What you need to do ▸
Exactly the lines from the line with "level = RIM_Z - HANDLE_DOWN" to the line with "for corner in" should be extracted, both included, with no other lines.

Provided material ▸
+---+
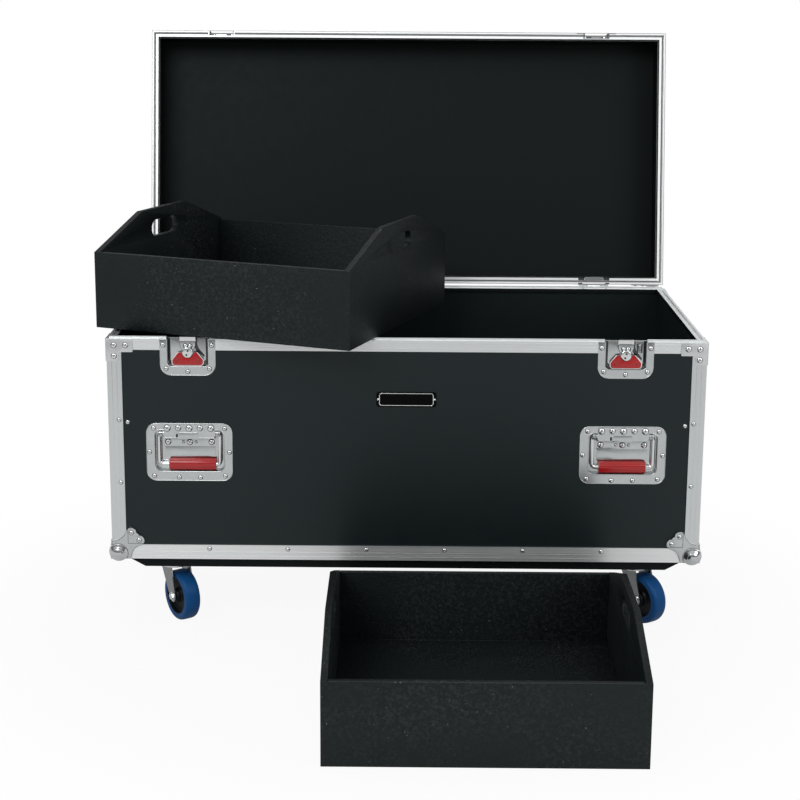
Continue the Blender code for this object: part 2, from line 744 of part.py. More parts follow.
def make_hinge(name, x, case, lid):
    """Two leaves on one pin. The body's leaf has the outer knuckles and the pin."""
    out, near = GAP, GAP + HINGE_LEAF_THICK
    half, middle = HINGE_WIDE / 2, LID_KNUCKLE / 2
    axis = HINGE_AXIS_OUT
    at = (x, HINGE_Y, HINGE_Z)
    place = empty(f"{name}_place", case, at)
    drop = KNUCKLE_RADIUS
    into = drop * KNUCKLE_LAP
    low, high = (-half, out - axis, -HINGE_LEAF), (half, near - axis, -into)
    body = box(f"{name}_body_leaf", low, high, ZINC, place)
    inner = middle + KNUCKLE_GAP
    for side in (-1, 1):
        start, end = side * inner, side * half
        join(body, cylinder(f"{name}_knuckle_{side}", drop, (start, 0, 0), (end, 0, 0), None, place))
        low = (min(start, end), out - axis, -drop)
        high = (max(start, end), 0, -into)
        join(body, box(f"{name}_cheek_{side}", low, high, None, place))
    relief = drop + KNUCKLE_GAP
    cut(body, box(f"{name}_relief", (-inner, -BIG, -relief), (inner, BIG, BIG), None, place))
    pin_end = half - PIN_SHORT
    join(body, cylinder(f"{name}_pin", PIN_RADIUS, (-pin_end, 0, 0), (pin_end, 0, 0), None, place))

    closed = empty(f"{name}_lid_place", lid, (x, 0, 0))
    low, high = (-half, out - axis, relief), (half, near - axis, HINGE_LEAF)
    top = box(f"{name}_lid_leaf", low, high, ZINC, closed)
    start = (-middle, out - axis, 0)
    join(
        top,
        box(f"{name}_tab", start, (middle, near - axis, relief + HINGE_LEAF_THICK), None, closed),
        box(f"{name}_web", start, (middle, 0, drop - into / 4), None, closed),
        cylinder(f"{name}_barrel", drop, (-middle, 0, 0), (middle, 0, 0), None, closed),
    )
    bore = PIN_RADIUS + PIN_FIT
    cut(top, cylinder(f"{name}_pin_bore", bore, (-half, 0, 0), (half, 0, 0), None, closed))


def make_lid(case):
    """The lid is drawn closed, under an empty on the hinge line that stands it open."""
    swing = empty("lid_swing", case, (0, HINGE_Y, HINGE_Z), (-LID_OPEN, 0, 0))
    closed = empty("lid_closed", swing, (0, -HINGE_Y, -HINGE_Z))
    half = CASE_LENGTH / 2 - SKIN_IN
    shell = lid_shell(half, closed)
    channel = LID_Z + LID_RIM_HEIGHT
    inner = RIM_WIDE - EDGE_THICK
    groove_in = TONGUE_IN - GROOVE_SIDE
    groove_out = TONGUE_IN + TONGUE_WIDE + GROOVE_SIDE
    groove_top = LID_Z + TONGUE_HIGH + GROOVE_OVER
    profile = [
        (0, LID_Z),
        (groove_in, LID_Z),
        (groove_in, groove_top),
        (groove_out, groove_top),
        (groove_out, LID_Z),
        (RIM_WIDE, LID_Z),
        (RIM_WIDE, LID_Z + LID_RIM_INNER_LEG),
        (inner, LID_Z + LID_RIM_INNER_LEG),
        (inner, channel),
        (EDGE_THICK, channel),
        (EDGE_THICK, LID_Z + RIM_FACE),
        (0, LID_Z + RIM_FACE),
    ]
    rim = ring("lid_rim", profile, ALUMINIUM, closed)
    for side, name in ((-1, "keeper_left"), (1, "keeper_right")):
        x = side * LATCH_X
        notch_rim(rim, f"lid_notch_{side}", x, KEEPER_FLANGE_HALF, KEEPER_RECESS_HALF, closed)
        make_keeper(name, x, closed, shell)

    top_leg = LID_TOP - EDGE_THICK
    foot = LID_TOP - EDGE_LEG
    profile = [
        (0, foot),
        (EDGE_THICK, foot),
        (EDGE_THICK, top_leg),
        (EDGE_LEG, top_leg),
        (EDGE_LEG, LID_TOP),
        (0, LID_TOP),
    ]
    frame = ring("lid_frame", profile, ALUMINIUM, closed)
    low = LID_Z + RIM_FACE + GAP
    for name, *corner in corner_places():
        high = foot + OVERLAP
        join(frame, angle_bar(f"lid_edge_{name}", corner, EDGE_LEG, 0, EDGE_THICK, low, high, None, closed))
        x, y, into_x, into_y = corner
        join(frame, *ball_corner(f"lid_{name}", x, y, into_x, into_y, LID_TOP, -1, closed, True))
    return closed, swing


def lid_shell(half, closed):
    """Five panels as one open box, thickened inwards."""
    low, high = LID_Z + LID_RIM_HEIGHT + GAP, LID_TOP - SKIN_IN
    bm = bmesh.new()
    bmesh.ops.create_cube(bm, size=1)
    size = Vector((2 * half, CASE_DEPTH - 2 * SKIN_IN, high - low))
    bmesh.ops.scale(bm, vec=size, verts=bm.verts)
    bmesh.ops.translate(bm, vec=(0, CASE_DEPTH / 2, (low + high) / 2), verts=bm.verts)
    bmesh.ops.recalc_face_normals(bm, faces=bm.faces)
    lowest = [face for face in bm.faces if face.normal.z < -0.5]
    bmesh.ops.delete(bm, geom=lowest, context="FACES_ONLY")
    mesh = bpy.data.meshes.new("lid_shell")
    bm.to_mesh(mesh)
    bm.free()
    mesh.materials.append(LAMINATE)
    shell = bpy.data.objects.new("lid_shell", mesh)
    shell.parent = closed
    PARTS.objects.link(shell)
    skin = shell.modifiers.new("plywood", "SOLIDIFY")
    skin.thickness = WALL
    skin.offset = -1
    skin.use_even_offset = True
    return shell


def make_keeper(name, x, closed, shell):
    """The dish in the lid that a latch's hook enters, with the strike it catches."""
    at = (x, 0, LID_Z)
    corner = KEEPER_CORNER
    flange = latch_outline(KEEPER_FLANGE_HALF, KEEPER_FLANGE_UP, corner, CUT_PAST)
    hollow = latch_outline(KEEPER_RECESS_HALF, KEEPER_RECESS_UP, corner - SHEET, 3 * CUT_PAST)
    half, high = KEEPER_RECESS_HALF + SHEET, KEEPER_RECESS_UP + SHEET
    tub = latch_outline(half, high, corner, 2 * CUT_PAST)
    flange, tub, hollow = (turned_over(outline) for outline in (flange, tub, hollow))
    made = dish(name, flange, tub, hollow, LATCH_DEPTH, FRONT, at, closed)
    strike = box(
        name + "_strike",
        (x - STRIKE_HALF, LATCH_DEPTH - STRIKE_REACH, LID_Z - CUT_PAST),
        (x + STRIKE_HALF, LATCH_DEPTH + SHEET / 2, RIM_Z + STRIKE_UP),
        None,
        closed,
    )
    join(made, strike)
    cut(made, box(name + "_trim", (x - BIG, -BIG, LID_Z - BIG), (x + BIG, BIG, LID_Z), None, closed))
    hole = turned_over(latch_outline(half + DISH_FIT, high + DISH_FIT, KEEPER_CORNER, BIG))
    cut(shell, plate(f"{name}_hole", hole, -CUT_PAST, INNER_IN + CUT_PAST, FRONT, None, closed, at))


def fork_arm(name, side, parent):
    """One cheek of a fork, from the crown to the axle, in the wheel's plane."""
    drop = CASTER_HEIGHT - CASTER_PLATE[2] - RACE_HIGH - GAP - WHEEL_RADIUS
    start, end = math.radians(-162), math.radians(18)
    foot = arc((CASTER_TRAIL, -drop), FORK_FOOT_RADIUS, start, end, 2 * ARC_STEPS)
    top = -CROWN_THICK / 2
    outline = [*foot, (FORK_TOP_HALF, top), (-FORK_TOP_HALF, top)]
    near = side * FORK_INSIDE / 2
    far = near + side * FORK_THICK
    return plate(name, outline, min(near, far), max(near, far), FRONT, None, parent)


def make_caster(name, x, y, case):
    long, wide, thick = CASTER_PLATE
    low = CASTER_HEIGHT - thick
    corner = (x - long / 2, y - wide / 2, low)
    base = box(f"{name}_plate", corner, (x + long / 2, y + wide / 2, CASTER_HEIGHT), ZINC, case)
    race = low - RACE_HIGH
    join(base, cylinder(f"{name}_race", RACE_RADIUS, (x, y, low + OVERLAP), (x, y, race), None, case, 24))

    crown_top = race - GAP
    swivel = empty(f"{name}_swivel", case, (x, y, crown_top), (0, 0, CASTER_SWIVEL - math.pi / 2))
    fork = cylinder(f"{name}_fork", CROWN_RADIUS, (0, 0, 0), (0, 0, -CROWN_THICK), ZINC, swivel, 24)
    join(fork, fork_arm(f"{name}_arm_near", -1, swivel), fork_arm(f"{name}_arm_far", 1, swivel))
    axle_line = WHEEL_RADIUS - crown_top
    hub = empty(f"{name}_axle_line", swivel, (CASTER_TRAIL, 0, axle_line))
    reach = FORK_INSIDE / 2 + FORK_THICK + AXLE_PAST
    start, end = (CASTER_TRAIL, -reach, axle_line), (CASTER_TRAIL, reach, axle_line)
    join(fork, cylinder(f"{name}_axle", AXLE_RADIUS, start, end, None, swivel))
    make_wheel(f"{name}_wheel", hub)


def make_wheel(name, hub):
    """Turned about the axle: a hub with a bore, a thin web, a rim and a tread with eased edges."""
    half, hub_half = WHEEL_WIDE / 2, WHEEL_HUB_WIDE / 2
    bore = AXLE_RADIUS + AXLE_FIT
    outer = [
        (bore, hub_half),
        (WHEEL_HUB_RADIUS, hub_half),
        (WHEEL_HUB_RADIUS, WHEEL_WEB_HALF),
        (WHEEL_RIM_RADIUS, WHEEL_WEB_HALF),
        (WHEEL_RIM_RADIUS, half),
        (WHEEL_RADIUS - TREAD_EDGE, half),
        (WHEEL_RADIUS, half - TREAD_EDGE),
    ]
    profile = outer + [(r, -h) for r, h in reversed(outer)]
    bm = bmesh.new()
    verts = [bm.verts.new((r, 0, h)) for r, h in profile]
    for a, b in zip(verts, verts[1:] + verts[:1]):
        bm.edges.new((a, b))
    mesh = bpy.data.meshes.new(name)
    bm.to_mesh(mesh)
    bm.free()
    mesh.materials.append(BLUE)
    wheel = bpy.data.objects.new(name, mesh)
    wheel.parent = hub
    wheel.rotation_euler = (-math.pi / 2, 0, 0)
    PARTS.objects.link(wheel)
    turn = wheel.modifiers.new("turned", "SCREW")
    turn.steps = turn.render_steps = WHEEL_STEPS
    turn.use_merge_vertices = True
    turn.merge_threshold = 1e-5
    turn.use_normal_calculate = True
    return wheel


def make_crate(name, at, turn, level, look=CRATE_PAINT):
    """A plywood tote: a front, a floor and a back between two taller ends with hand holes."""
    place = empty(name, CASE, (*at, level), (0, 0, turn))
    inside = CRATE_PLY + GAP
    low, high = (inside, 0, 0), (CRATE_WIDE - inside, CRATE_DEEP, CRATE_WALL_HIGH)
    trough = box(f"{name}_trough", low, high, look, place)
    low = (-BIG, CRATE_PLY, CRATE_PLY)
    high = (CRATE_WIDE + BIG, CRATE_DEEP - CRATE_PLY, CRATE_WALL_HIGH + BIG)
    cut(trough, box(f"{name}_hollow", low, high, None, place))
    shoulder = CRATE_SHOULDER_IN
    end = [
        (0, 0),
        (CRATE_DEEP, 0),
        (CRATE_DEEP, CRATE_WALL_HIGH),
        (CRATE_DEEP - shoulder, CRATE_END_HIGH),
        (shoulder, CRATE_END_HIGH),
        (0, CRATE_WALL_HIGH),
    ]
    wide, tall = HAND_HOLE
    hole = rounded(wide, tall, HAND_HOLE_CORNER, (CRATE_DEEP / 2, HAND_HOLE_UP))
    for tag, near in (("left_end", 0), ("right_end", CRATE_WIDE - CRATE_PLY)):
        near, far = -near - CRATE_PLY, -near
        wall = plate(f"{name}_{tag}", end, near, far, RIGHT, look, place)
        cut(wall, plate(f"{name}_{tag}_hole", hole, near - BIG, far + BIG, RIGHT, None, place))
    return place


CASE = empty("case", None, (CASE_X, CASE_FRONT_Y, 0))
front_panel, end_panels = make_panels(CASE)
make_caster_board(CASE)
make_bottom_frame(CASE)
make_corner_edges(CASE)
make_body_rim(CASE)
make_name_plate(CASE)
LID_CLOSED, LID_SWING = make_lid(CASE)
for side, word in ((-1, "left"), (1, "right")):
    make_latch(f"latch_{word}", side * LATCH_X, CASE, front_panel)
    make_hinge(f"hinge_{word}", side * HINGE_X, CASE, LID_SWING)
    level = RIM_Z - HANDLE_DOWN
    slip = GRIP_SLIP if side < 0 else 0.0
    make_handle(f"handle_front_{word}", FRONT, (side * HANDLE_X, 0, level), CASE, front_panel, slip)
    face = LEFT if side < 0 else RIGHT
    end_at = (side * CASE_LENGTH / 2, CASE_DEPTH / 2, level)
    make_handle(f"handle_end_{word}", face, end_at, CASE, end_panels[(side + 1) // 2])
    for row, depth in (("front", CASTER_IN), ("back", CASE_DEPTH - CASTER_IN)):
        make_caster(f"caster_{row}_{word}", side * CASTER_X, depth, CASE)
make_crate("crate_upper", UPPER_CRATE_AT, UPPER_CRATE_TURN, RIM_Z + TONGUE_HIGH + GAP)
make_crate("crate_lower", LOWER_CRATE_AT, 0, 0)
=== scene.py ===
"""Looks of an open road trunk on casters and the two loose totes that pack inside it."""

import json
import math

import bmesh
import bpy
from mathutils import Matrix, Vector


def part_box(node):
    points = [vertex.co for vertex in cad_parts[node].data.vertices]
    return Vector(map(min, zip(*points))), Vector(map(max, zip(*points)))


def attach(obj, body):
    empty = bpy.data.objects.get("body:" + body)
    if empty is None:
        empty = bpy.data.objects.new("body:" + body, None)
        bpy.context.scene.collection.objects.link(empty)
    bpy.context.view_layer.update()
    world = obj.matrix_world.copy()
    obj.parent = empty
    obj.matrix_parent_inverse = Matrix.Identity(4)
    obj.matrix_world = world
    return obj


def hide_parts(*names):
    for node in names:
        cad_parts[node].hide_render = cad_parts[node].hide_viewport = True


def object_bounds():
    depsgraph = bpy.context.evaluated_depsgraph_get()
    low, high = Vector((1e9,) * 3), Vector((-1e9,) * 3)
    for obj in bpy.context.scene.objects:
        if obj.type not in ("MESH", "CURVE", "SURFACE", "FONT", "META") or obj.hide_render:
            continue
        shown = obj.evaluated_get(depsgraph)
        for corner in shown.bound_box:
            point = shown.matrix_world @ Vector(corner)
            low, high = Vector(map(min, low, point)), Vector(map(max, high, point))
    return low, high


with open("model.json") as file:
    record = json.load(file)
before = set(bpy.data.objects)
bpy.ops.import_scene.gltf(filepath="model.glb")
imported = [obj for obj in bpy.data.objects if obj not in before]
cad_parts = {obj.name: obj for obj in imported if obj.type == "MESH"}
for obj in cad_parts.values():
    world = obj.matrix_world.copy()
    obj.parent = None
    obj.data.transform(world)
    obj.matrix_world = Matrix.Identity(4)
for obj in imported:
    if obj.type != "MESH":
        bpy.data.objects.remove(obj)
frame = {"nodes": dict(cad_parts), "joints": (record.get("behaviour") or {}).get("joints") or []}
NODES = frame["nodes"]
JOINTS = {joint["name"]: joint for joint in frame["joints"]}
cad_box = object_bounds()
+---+
Full solution ▸
    level = RIM_Z - HANDLE_DOWN
    slip = GRIP_SLIP if side < 0 else 0.0
    make_handle(f"handle_front_{word}", FRONT, (side * HANDLE_X, 0, level), CASE, front_panel, slip)
    face = LEFT if side < 0 else RIGHT
    end_at = (side * CASE_LENGTH / 2, CASE_DEPTH / 2, level)
    make_handle(f"handle_end_{word}", face, end_at, CASE, end_panels[(side + 1) // 2])
    for row, depth in (("front", CASTER_IN), ("back", CASE_DEPTH - CASTER_IN)):
        make_caster(f"caster_{row}_{word}", side * CASTER_X, depth, CASE)
make_crate("crate_upper", UPPER_CRATE_AT, UPPER_CRATE_TURN, RIM_Z + TONGUE_HIGH + GAP)
make_crate("crate_lower", LOWER_CRATE_AT, 0, 0)
=== scene.py ===
"""Looks of an open road trunk on casters and the two loose totes that pack inside it."""

import json
import math

import bmesh
import bpy
from mathutils import Matrix, Vector


def part_box(node):
    points = [vertex.co for vertex in cad_parts[node].data.vertices]
    return Vector(map(min, zip(*points))), Vector(map(max, zip(*points)))


def attach(obj, body):
    empty = bpy.data.objects.get("body:" + body)
    if empty is None:
        empty = bpy.data.objects.new("body:" + body, None)
        bpy.context.scene.collection.objects.link(empty)
    bpy.context.view_layer.update()
    world = obj.matrix_world.copy()
    obj.parent = empty
    obj.matrix_parent_inverse = Matrix.Identity(4)
    obj.matrix_world = world
    return obj


def hide_parts(*names):
    for node in names:
        cad_parts[node].hide_render = cad_parts[node].hide_viewport = True


def object_bounds():
    depsgraph = bpy.context.evaluated_depsgraph_get()
    low, high = Vector((1e9,) * 3), Vector((-1e9,) * 3)
    for obj in bpy.context.scene.objects:
        if obj.type not in ("MESH", "CURVE", "SURFACE", "FONT", "META") or obj.hide_render:
            continue
        shown = obj.evaluated_get(depsgraph)
        for corner in shown.bound_box:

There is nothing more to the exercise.